Here is Vince Leah's article describing the Golden Era of lacrosse in Manitoba:

WHEN LACROSSE WAS GREAT

There was a time in our town, and perhaps in many other Manitoba towns that holidays such as Victoria Day and Dominion Day were celebrated with fireworks, band concerts, torchlight parades and a lacrosse game.

With a local committee hard at work setting up a Manitoba Lacrosse Hall of Fame to honour the stars of what the Indians called baggateway, research reveals lacrosse, as a sporting attraction, had the same impact upon the citizenry as a winning Blue Bomber football team of more recent seasons.

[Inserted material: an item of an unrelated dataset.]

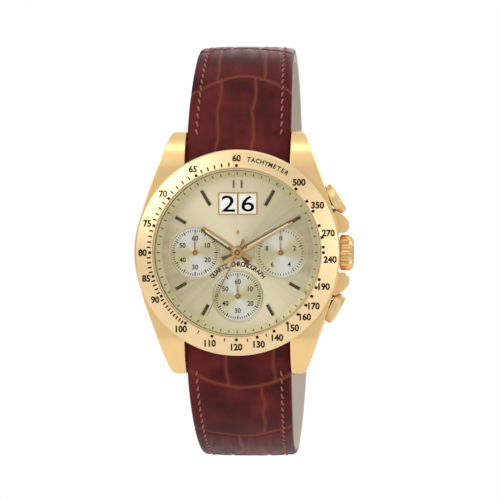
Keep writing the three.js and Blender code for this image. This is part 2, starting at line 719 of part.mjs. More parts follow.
const upperLine = new StrapLine(1, UPPER_START, [
  { radius: 42, length: 20 },
  { radius: 24.5, length: 45 },
  { radius: 80, length: 60 },
]);
const lowerLine = new StrapLine(-1, LOWER_START, [
  { radius: 39.2, length: 50 },
  { radius: 50, length: 60 },
]);

const smooth = (value, low, high) => THREE.MathUtils.smoothstep(value, low, high);

function strapWidth(distance) {
  return STRAP_W_LUG + (STRAP_W_END - STRAP_W_LUG) * smooth(distance, 0, 38);
}

function strapThickness(distance) {
  return PAD_T - 0.3 * (1 - smooth(distance, 0, 5)) - (PAD_T - END_T) * smooth(distance, 14, 46);
}

// A flat block of unit size, bent along the line: stations are distances from the spring bar, and
// width and thickness are functions of the distance.
function bentStrap(line, stations, widthAt, thicknessAt) {
  const across = 4;
  const geometry = new THREE.BoxGeometry(1, 1, 1, across, stations.length - 1, 1);
  const position = geometry.attributes.position;
  for (let i = 0; i < position.count; i += 1) {
    const u = 2 * position.getX(i);
    const station = stations[Math.round((position.getY(i) + 0.5) * (stations.length - 1))];
    const top = position.getZ(i) > 0;
    const { point, out } = line.at(station);
    const crown = top ? 1 - 0.22 * Math.abs(u) ** 3 : 1 - 0.05 * u * u;
    const lift = (top ? 0.5 : -0.5) * thicknessAt(station) * crown;
    const placed = point.clone().addScaledVector(out, lift);
    position.setXYZ(i, (line.side * u * widthAt(station)) / 2, placed.y, placed.z);
  }
  return solid(geometry);
}

// Round end about the spring bar: stations crowd together so that the thickness closes in a half circle.
function barrelStations(radius, steps) {
  return Array.from({ length: steps }, (_, i) => -radius * Math.cos((i * Math.PI) / 2 / steps) * 0.995);
}

function evenStations(from, to, count) {
  return Array.from({ length: count + 1 }, (_, i) => from + ((to - from) * i) / count);
}

function roundEnd(distance, radius) {
  return 2 * Math.sqrt(Math.max(radius * radius - distance * distance, 0));
}

function barTunnel(line, distance, radius, length) {
  const tunnel = new THREE.CylinderGeometry(radius, radius, length, SMALL).rotateZ(Math.PI / 2);
  return solid(tunnel.applyMatrix4(line.matrixAt(distance)));
}

function strapUpper() {
  const end = barrelStations(BUCKLE_BARREL_R, 4).map((distance) => UPPER_LENGTH - distance).reverse();
  const stations = [...barrelStations(BARREL_R, 5), ...evenStations(0, UPPER_LENGTH, 20), ...end];
  const thickness = (distance) => {
    if (distance < 0) return roundEnd(distance, BARREL_R);
    if (distance > UPPER_LENGTH) return roundEnd(distance - UPPER_LENGTH, BUCKLE_BARREL_R);
    const swell = (2 * BUCKLE_BARREL_R - END_T) * smooth(distance, UPPER_LENGTH - 5, UPPER_LENGTH);
    return strapThickness(distance) + swell;
  };
  const tongueSlot = new THREE.BoxGeometry(3, 6.5, 6).translate(0, 0.6, 0);
  return cut(bentStrap(upperLine, stations, strapWidth, thickness), [
    barTunnel(upperLine, 0, 0.85, 24),
    barTunnel(upperLine, UPPER_LENGTH, 0.65, 24),
    solid(tongueSlot.applyMatrix4(upperLine.matrixAt(UPPER_LENGTH))),
  ]);
}

function strapLower() {
  const tip = [0.3, 0.6, 0.82, 0.95, 1].map((part) => LOWER_LENGTH - 9 + 9 * part);
  const stations = [...barrelStations(BARREL_R, 5), ...evenStations(0, LOWER_LENGTH - 9, 22), ...tip];
  const width = (distance) => {
    const part = Math.max(0, (distance - (LOWER_LENGTH - 9)) / 9);
    return strapWidth(distance) * Math.sqrt(Math.max(1 - part ** 2.2, 0.012));
  };
  const thickness = (distance) => (distance < 0 ? roundEnd(distance, BARREL_R) : strapThickness(distance));
  const holes = [];
  for (let i = 0; i < HOLE_COUNT; i += 1) {
    const hole = new THREE.CylinderGeometry(0.95, 0.95, 6, 8).rotateX(Math.PI / 2);
    holes.push(solid(hole.applyMatrix4(lowerLine.matrixAt(FIRST_HOLE + i * HOLE_PITCH))));
  }
  const strap = bentStrap(lowerLine, stations, width, thickness);
  return cut(strap, [barTunnel(lowerLine, 0, 0.85, 24), ...holes]);
}

function springBar(end) {
  const profile = [[0, -11.2], [0.4, -11.2], [0.4, -9.9], [0.75, -9.9], [0.75, 9.9], [0.4, 9.9], [0.4, 11.2],
    [0, 11.2]];
  const bar = turnedGeometry(profile, 12).rotateY(Math.PI / 2);
  return solid(bar.translate(0, end * SPRING_BAR_Y, SPRING_BAR_Z));
}

// ---------------------------------------------------------------- keepers and buckle

const KEEPER_LENGTH = 5;
const KEEPER_WALL = 0.8;
const KEEPER_ROOM = 2.7;
const FIXED_KEEPER_AT = 74.6;
const FREE_KEEPER_AT = 67.2;
const BUCKLE_ARM_X = 9.35;
const BUCKLE_ARM_W = 1.6;
const BUCKLE_REACH = 12.5;
const BUCKLE_T = 1.7;
const BUCKLE_PIN_R = 0.55;
const TONGUE_HALF = 0.85;

function keeper(distance, clearance) {
  const halfWidth = STRAP_W_END / 2 + clearance;
  const low = -END_T / 2 - clearance;
  const high = END_T / 2 + KEEPER_ROOM;
  const wall = KEEPER_WALL;
  const loop = roundedRectangle(halfWidth + wall, low - wall, high + wall, 1.1);
  loop.holes.push(roundedRectangle(halfWidth, low, high, 0.4));
  const half = KEEPER_LENGTH / 2;
  const geometry = extrudedGeometry(loop, -half, half, 3).rotateX(Math.PI / 2).scale(1, -1, 1);
  return solid(geometry.applyMatrix4(upperLine.matrixAt(distance)));
}

function buckleFrame() {
  const outer = BUCKLE_ARM_X + BUCKLE_ARM_W;
  const shape = new THREE.Shape();
  shape.moveTo(BUCKLE_ARM_X, -1.1);
  shape.lineTo(outer - 0.3, -1.1);
  shape.lineTo(outer, 0);
  shape.lineTo(outer, BUCKLE_REACH - 3);
  shape.quadraticCurveTo(outer, BUCKLE_REACH - 0.3, outer - 2.6, BUCKLE_REACH - 0.2);
  shape.quadraticCurveTo(0, BUCKLE_REACH + 0.4, -outer + 2.6, BUCKLE_REACH - 0.2);
  shape.quadraticCurveTo(-outer, BUCKLE_REACH - 0.3, -outer, BUCKLE_REACH - 3);
  shape.lineTo(-outer, 0);
  shape.lineTo(-outer + 0.3, -1.1);
  shape.lineTo(-BUCKLE_ARM_X, -1.1);
  shape.lineTo(-BUCKLE_ARM_X, BUCKLE_REACH - 3.2);
  shape.quadraticCurveTo(-BUCKLE_ARM_X, BUCKLE_REACH - 2, -BUCKLE_ARM_X + 1.4, BUCKLE_REACH - 2);
  shape.lineTo(BUCKLE_ARM_X - 1.4, BUCKLE_REACH - 2);
  shape.quadraticCurveTo(BUCKLE_ARM_X, BUCKLE_REACH - 2, BUCKLE_ARM_X, BUCKLE_REACH - 3.2);
  const frame = extrudedGeometry(shape, -BUCKLE_T / 2, BUCKLE_T / 2, 5);
  const pinHole = new THREE.CylinderGeometry(BUCKLE_PIN_R + FIT, BUCKLE_PIN_R + FIT, 30, 12);
  pinHole.rotateZ(Math.PI / 2);
  const place = upperLine.matrixAt(UPPER_LENGTH);
  return solid(frame.applyMatrix4(place)).subtract(solid(pinHole.applyMatrix4(place)));
}

function bucklePin() {
  const pin = new THREE.CylinderGeometry(BUCKLE_PIN_R, BUCKLE_PIN_R, 2 * (BUCKLE_ARM_X + 1.3), 12);
  return solid(pin.rotateZ(Math.PI / 2).applyMatrix4(upperLine.matrixAt(UPPER_LENGTH)));
}

// Side view of the tongue: an eye about the pin, rising to lie on the far bar of the frame.
function buckleTongue() {
  const shape = new THREE.Shape();
  shape.moveTo(0, -1.15);
  shape.absarc(0, 0, 1.15, -Math.PI / 2, -1.5 * Math.PI, true);
  shape.lineTo(2, 1.5);
  shape.lineTo(BUCKLE_REACH - 0.4, 1.65);
  shape.lineTo(BUCKLE_REACH, 1.3);
  shape.lineTo(BUCKLE_REACH - 0.3, 0.95);
  shape.lineTo(2.6, 0.6);
  shape.lineTo(1, -0.7);
  const blade = extrudedGeometry(shape, -TONGUE_HALF, TONGUE_HALF, 8);
  blade.rotateY(Math.PI / 2).rotateX(Math.PI / 2);
  const place = upperLine.matrixAt(UPPER_LENGTH);
  const eye = new THREE.CylinderGeometry(BUCKLE_PIN_R + 0.08, BUCKLE_PIN_R + 0.08, 6, 12);
  eye.rotateZ(Math.PI / 2);
  return solid(blade.applyMatrix4(place)).subtract(solid(eye.applyMatrix4(place)));
}

piece('spring_bar_upper', springBar(1), 'steel');
piece('spring_bar_lower', springBar(-1), 'steel');
piece('strap_upper', strapUpper(), 'leather');
piece('strap_lower', strapLower(), 'leather');
piece('fixed_keeper', keeper(FIXED_KEEPER_AT, 0.2), 'leather');
piece('free_keeper', keeper(FREE_KEEPER_AT, 0.35), 'leather');
piece('buckle_frame', buckleFrame(), 'gold');
piece('buckle_pin', bucklePin(), 'steel');
piece('buckle_tongue', buckleTongue(), 'gold');

// ---------------------------------------------------------------- the watch, upright

watch.rotation.x = Math.PI / 2;

const wristwatch = new THREE.Group();
wristwatch.add(watch);

export default wristwatch;
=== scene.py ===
"""Looks of the chronograph wristwatch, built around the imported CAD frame.

Shapes are drawn in millimetres in the watch's own axes: x to 3 o'clock, y to 12 o'clock, z out of the
dial, with z = 0 on the case back. settle() turns a finished shape into the row frame, in metres.
"""

import math
from collections.abc import Callable
from contextlib import contextmanager
from dataclasses import dataclass

import bpy
import bmesh
import numpy as np
from mathutils import Matrix, Vector


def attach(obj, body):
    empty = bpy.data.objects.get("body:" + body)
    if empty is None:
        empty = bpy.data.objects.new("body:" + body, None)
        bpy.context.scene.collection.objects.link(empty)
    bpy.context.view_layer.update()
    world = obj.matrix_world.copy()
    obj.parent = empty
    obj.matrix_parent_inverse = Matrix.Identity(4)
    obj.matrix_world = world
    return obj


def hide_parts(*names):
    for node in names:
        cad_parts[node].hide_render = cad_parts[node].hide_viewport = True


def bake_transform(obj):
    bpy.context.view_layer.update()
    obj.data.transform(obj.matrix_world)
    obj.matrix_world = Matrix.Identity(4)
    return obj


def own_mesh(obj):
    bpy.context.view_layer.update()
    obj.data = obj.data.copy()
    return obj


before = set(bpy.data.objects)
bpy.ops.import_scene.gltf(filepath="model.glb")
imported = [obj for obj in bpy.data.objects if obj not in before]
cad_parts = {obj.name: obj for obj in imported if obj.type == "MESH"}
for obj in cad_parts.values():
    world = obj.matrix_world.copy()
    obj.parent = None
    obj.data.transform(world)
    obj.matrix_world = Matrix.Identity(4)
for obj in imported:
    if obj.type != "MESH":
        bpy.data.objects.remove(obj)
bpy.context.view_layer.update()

MM = 0.001
WATCH_TO_ROW = Matrix(((MM, 0, 0, 0), (0, 0, -MM, 0), (0, MM, 0, 0), (0, 0, 0, 1)))
# Stands a shape drawn flat on its side: its x and y become y and z.
UPRIGHT = Matrix(((0, 0, 1, 0), (1, 0, 0, 0), (0, 1, 0, 0), (0, 0, 0, 1)))
# How many sides a turned shape has, by its size.
FINE = 192
MEDIUM = 96
SMALL = 48

# ---------------- driving dimensions
# They are the CAD's own, apart from slightly wider date windows and roomier pusher pockets.

# Case
LUG_GAP = 20
LUG_TIP_Y = 23.05
LUG_OUTER_X = 12.6
LUG_FOOT_Z = 0.3
SPRING_BAR_Y = 20.8
SPRING_BAR_Z = 3.2
CASE_TOP_Z = 8.2
CASE_BOTTOM_Z = 1.3
CASE_BORE_R = 15.6
CASE_END_R = 18.4
CASE_HALF_WIDTH = 19.3
BACK_SCREW_R = 16.95
# Dial and date
DIAL_R = 15.4
DIAL_TOP_Z = 6.6
COUNTER_FLOOR_Z = 6.5
COUNTER_R = 5.05
COUNTERS = {"left": (-8.15, 0.0), "right": (8.15, 0.0), "lower": (0.0, -8.25)}
INDEX_FOOT_Z = 6.62
DATE_Y = 9.3
DATE_WINDOW_W = 3.3
DATE_WINDOW_H = 3.8
DATE_BAR_W = 0.4
DATE_DIGIT_SIZE = 3.1
TENS_PLACE = (-4.2, 9.3)
UNITS_PLACE = (4.0, 6.9)
# Crown and pushers
STEM_Z = 3.9
CROWN_R = 3.4
CROWN_INNER_X = 19.25
CROWN_OUTER_X = 21.9
PUSHER_Z = 4.3
PUSHER_ANGLES = {"upper": 29, "lower": -30}
POCKET_R = 3.2
POCKET_FLOOR = 19.0
TUBE_HOLE_R = 1.3
STEM_HOLE_R = 1.0
SPRING_FOOT = 19.21
SPRING_HEAD = 20.76
SPRING_R = 1.08
SPRING_WIRE_R = 0.09
SPRING_TURNS = 3
# Hands, in degrees clockwise from 12 o'clock
HOUR_ANGLE = 304
MINUTE_ANGLE = 60.4
CHRONO_ANGLE = 205.7


# ---------------- building meshes

def mesh_object(name, vertices, faces):
    mesh = bpy.data.meshes.new(name)
    mesh.from_pydata([tuple(float(c) for c in v) for v in vertices], [], faces)
    mesh.update()
    obj = bpy.data.objects.new(name, mesh)
    bpy.context.scene.collection.objects.link(obj)
    return obj


@contextmanager
def editing(obj):
    """A bmesh of the shape's mesh, written back at the end."""
    work = bmesh.new()
    work.from_mesh(obj.data)
    yield work
    work.to_mesh(obj.data)
    work.free()


def face_outwards(obj):
    with editing(obj) as work:
        bmesh.ops.recalc_face_normals(work, faces=work.faces)
    return obj


def apply_modifiers(obj):
    bpy.context.view_layer.update()
    graph = bpy.context.evaluated_depsgraph_get()
    mesh = bpy.data.meshes.new_from_object(obj.evaluated_get(graph))
    obj.modifiers.clear()
    obj.data = mesh
    return obj


def weld(obj, distance):
    """Joins corners closer than distance, so that a bevel has no tiny edges to trip over."""
    with editing(obj) as work:
        bmesh.ops.remove_doubles(work, verts=work.verts, dist=distance)
    return obj


def mark_edges(obj, angle, spare):
    """Gives bevel weight to the edges sharper than angle, apart from those whose middle spare() picks."""
    with editing(obj) as work:
        weight = work.edges.layers.float.new("bevel_weight_edge")
        for edge in work.edges:
            middle = (edge.verts[0].co + edge.verts[1].co) / 2
            sharp = edge.calc_face_angle(0) > math.radians(angle)
            edge[weight] = 1.0 if sharp and not spare(middle) else 0.0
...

The period from 1885 to the First World War was lacrosse's boom period. Writing in 1920, Joe Fahey, who was noted for his work in track and field circles, said: "Of all the sports that have gripped this town, none have gripped it like the great national game of lacrosse did between 1885 and some years afterwards.

 

When the 90th Regiment and the Winnipeg Lacrosse team would battle for supremacy in Dufferin Park the whole city would turn out. I have seen the park and every house, tree and vantage grouped around it, fairly alive with people and there were very few boys around the city who did not have a few shillings bet on the result. I have seen both teams come down Main Street on the afternoon of the game in their four- horse tallyhoes followed by hundreds of fans on their way to the park. Every man on both teams had his personal following and the boys who played on the 90th or Winnipeg lacrosse teams were the heroes of the town."

Ed Drewry, whose foresight, helped bring about metro Winnipeg's wonderful parks system, presented a trophy for competition between the two teams who battled in the beginning on the old driving park on Broadway which later became the University of Manitoba site. Isaac K. C. Pitblado, one of Winnipeg's most renowned athletes in the early days, remembered the names of some of the old players, Joe Lemon was captain of the Winnipegs and Ed Barrett for the 90th. Other names, equally prominent in other affairs at a later date- KC Harvey, Rev. T. J. McCrossin, Dr. R S. Munn, Alex Dunlop (I believe he was the founder of the Neepawa Press) Abe Code, Oscar McBean, Jim McDonald, Rod McLennan, Dan Bain, A. M. Stowe, Dolph Graham, Ted Wasdale, Frank Morgan, Whitey Merritt, Charlie Redmond, Jack Mulvey, Harry Finch, Bob Moss and Fred Higginbotham. The last-named was an early hockey star of note who was accidentally killed on Joe Hall's property on the Red River in what is now Fort Garry. McCrossin was an early student at old Manitoba College. John W. Dafoe, Canada's distinguished man of letters, was a youthful president of the Winnipeg team.

Later, teams such as Nationals, Shamrocks, Boilermakers, Argonauts Fort Rouge and Wellingtons came into being as lacrosse enjoyed another period of prosperity at Main Street Stadium on South Main Street. The spirit was so intense the teams began to import stars from British Columbia and Ontario but strangely enough, Winnipeg never won a national lacrosse championship in any division.

Some people say rough play brought about lacrosse's decline of 40 years ago while others blamed a school board decision to take the game out of the schools. It was the big springtime pastime and on a Saturday morning you could see youngsters in any corner of the city marching off to play lacrosse with their sticks over their shoulders. The schools sold lacrosse sticks in those days for 75 cents apiece. Now the cheapest stick you can buy costs around seven dollars. The 12-man game, still played in England and Australia, was the vogue, but when the game was dropped from the schools' sports program minor lacrosse withered along with it. When the Manitoba Lacrosse association began a brisk program of promotion a few years ago there were many youngsters who had no idea what a lacrosse stick looked like. They kept referring to them as "bats" when the correct name is "lacrosse" and not even 'stick' because the French, who compared the Indians' stick with a bishop's crozier called it a "lacrosse."

Lacrosse also was popular in many other Manitoba communities years ago. As recently as 1932, Rapid City, a quiet Western Manitoba village, which lost its early hope to become a major city when the Canadian Pacific Railway swung its main line further south, challenged for the provincial senior championship. The Rapid City lads were soundly beaten and were not heard from again.